Untuk membentuk keluarga sakinah, mawaddah dan rahmat, diupayakan agar suami istri dan anak-anak dalam rumah tangga melakukan hal-hal sebagai hal-hal sebagai berikut:
- Setia, saling mencintai dan saling menyayangi.
- Saling menghormati dan saling menghargai, percaya- mempercayai, bantu-membantu seia sekata dalam memikul tugas kerumahtanggaan.
- Saling pengertian dan saling memahami.
- Saling menghormati keluarga masing-masing pasangan suami istri.
- Menjadi teladan bagi anak-anak dan keluarga lain, yang ada di dalam yang ada dalam rumah suami istri.
- Bermusyawarah dan transparan dalam segala hal jika ada suatu kesulitan hendaklah dibicarakan dengan hati terbuka.
- Tidak segan meminta maaf jika merasa diri salah, karena yang demikian itu akan menambah kuatnya hubungan cinta kasih.
- Melaksanakan ibadah dengan baik dan membiasakan salat berjamaah dengan keluarga.
- Menyiapkan rumah yang memenuhi syarat kesehatan agar semua betah di rumah. itu merupakan suatu tanda bahwa dalam rumah tangga itu ada yang tidak beres.
- Menjadikan rumah dapat berperan untuk membantu membina generasi muda.
- Menjadikan rumah tangga yang dapat mengelola keuangan keluarga dengan baik sesuai dengan pendapatan tidak boros dan tidak kikir.
- Tidak egois dan dapat memahami kelemahan dan kekurangan masing-masing.
- Menghindarkan penghuni rumah dari hal-hal yang tidak Islami, karena hal itu akan dimintai pertanggungjawaban pada hari kiamat.
- Menghindari dari hutang, kecuali dalam keadaan darurat atau dalam keadaan terdesak.
- Menghindari salah paham seperti mengungkit-ungkit masa lalu atau mengeluarkan kata-kata kasar atau menuduh tanpa bukti memojokkan dan lain-lain.
- Menghindari pertengkaran agar tidak diketahui orang lain dan mencari solusi yang baik.
- Mengkonsumsi makanan yang halal dan thayyib berapa macam syarat bagaimana seseorang itu berkeinginan mempunyai atau dapat mewujudkan keluarga yang sakinah mawaddah dan rahmah.(Tafsir Alquran Tematik, Etika Berkeluarga, Bermasyarakat dan Berpolitik, Kementerian Agama RI, 2012: 367)
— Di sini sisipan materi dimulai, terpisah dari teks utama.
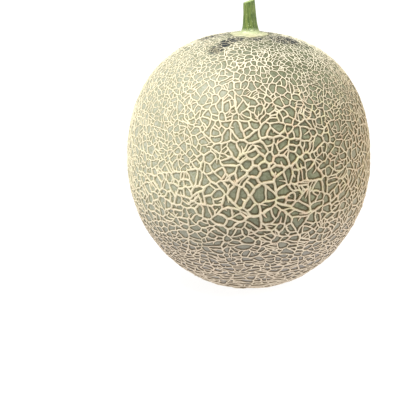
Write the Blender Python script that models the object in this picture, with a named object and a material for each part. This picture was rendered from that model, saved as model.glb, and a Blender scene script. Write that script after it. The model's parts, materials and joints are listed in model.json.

Pembinaan dan upaya untuk mewujudkan keluarga sakinah untuk selanjutnya bukanlah merupakan suatu teori yang yang diperoleh dari berbagai macam sumber atau referensi kemudian ditinggalkan begitu saja. Termasuk segala bentuk tausiyah dari para kyai, ustad, penyuluh agama, penghulu namun tidak pernah dilaksanakan, maka harapan untuk mempunyai keluarga yang sakinah mawaddah dan rahmah tentu saja hanya dalam angan-angan atau teori saja. Sesungguhnya keluarga Samawa itu bisa dilaksanakan dalam keluarga dari pembiasaan hal-hal yang paling kecil dilaksanakan dengan Istiqomah, berdisiplin, komitmen, untuk selanjutnya bisa dijadikan keteladanan di dalam keluarga.
Oleh karena itu landasan pembinaan keluarga sakinah yang utama adalah karena “lillah” karena iman kepada Allah dan berupaya untuk mengikuti sunnah nabi Muhammad SAW. Dengan demikian teori-teori yang ada di dalam buku, kitab, tausiyah akan menjadi sesuatu yang ringan dan mudah karena sudah biasa dilaksanakan di dalam keluarga. Karena wujud kepada Allah kita mengawali setiap kegiatan adalah dengan memohon petunjuk kepada Allah SWT, pembiasaan-pembiasaan yang baik untuk mewujudkan keluarga yang sakinah mawaddah dan Rohmat bisa diawali dengan kebiasaan untuk menepati perintah Allah yaitu salat lima. Kalau kita cermati bahwa salat lima waktu benar-benar menjadikan bekal bagi kita sekalian untuk bisa mendapatkan petunjuk, jalan keluar atas segala permasalahan yang dihadapi.